In Reply to: Re: Fruit Salad posted by ethan on May 31, 2005 at 23:06:31:

First I cracked my Bible for a name and got Heman.

I felt that was right on, given my hairy-chested manliness, but my shepherd said it ministered to my pride and gave me that name Esau, the carnal he-man who traded his birthright for a mess of pottage.

I was put on bathroom duty so I got the name Esau Pottage cleaning up the mess of the potties.

Then I had a major braking and they called me Zephaniah Burnfree, but I burned a little too free so they put on the brakes and I went through another braking. By then my brake pads were wearing thin so I was demoted to babe's status.
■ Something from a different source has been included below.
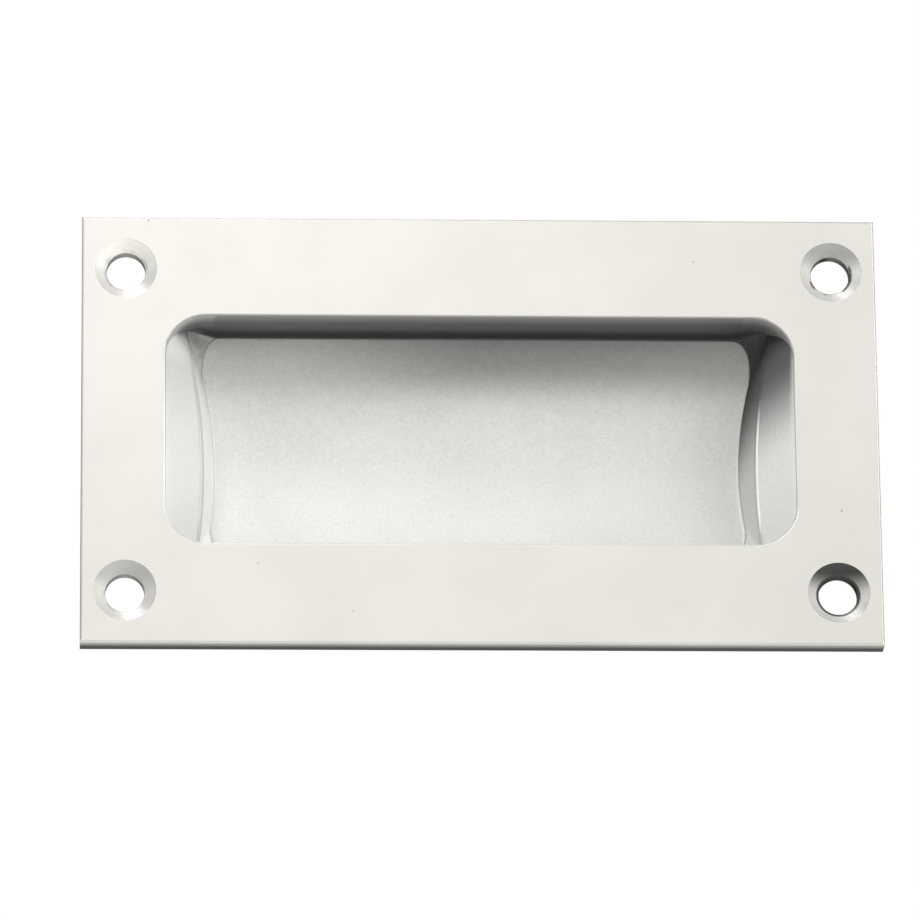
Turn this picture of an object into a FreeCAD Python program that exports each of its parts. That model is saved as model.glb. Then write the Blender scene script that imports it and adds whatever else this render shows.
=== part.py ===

My name was changed to Succai the Suckling, and out of my mouth and the other babes proceeded strength. Then I became a litnesser until the day I wrote Mo about "Where is that damn comet Kohoutek after all?" and I went through another braking and they changed my name to Jonah the Doubter.

That name lasted until Halley's comet came back and the government of Ethiopia fell, so then they called me Halley Selasie.

Then they changed my name to Habakkuk the Kook. I have never yet figured that one out.

Finally I left the Family and now I'm all completely normal again. I proudly go by my legal name, Eugene Sowakowsky the Third.